Dalam pasal 3 RPP itu disebutkan, akibat dari penambahan penyertaan modal Negara yaitu status PGN berubah menjadi perusahaan terbatas yang tunduk sepenuhnya pada Undang-undang (UU) Nomor 40 Tahun 2007 tentang Perseroan Terbatas.

"Perusahaan Perseroan (Persero) PT Pertamina menjadi Pemegang Saham PT Perusahaan Gas Negara Tbk," tulis RPP tersebut.

Itu berarti PGN akan menjadi anak usaha Pertamina yang status perusahaan swasta.
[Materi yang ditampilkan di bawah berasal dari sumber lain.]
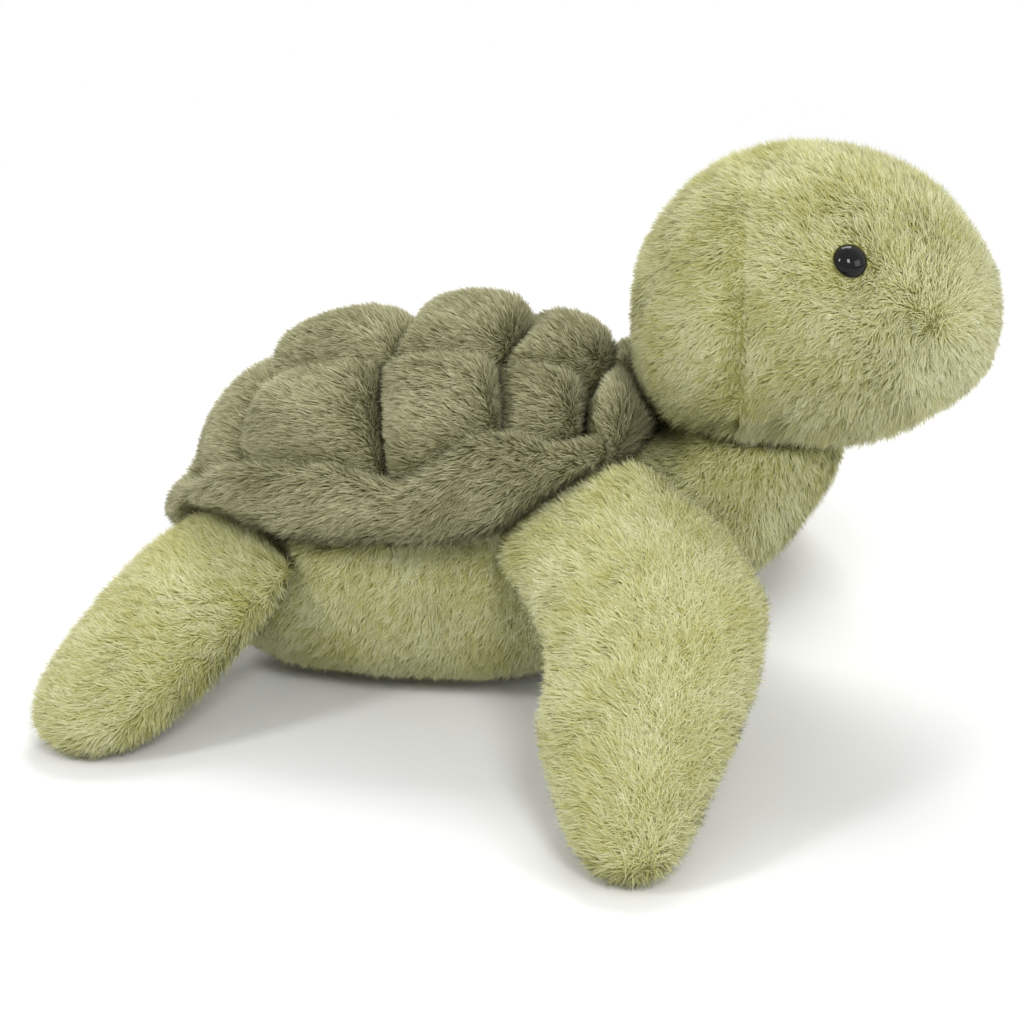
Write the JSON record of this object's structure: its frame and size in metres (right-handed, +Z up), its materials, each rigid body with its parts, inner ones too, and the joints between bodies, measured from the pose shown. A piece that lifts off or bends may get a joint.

Status PGN sebagai perusahaan BUMN dihapus.

"Pada saat Peraturan Pemerintah ini mulai berlaku, Peraturan Pemerintah Nomor 37 Tahun 1994 tentang Pengalihan Bentuk Perusahaan Umum (Perum) Gas Negara menjadi Perusahaan (Persero) dicabut dan dinyatakan tidak berlaku," tulis pasal 4.

Sekadar informasi, Kementerian BUMN telah menetapkan enam sektor perusahaan yang akan dijadikan prioritas holding‎ di masa pemerintahan Presiden Jokowi. Enam sektor tersebut yaitu jalan tol, pertambangan, minyak dan gas atau energi, perbankan, perumahan serta jasa konstruksi ‎dan rekayasa.

Dari enam sektor tersebut ada beberapa sektor yang menjadi prioritas jangka‎ pendek seperti di antaranya sektor jalan tol, pertambangan dan sektor energi.

Khusus di sektor energi, Menteri Energi dan Sumber Daya Mineral (ESDM) Sudirman Said mengatakan pemerintah akan fokus menyatukan BUMN yang memiliki lini bisnis di sektor minyak dan gas (migas) serta mineral dan batu bara (minerba). Yakni antara lain PGN dan Pertamina. Juga PT Indonesia Asahan Alumunium (Persero), PT Bukit Asam (Persero) dan PT Timah (Persero).

Terkait dengan pembentukan holding energi, Sudirman mengungkapkan, penyatuan BUMN energi akan memberi manfaat. Salah satunya adalah menghasilkan‎ sumber daya yang kuat dan mengurangi persaingan.

"Jadi itu sudah diputuskan pemerintah, oleh Presiden di dalam ratas (rapat terbatas) saya berpandangan sebagai pimpinan sektor itu akan banyak manfaatnya. Karena konsolidasi itu menghasilkan resources yang kuat dan bisa sinergi dan kompetisi internal bisa dikurangi," tutur dia.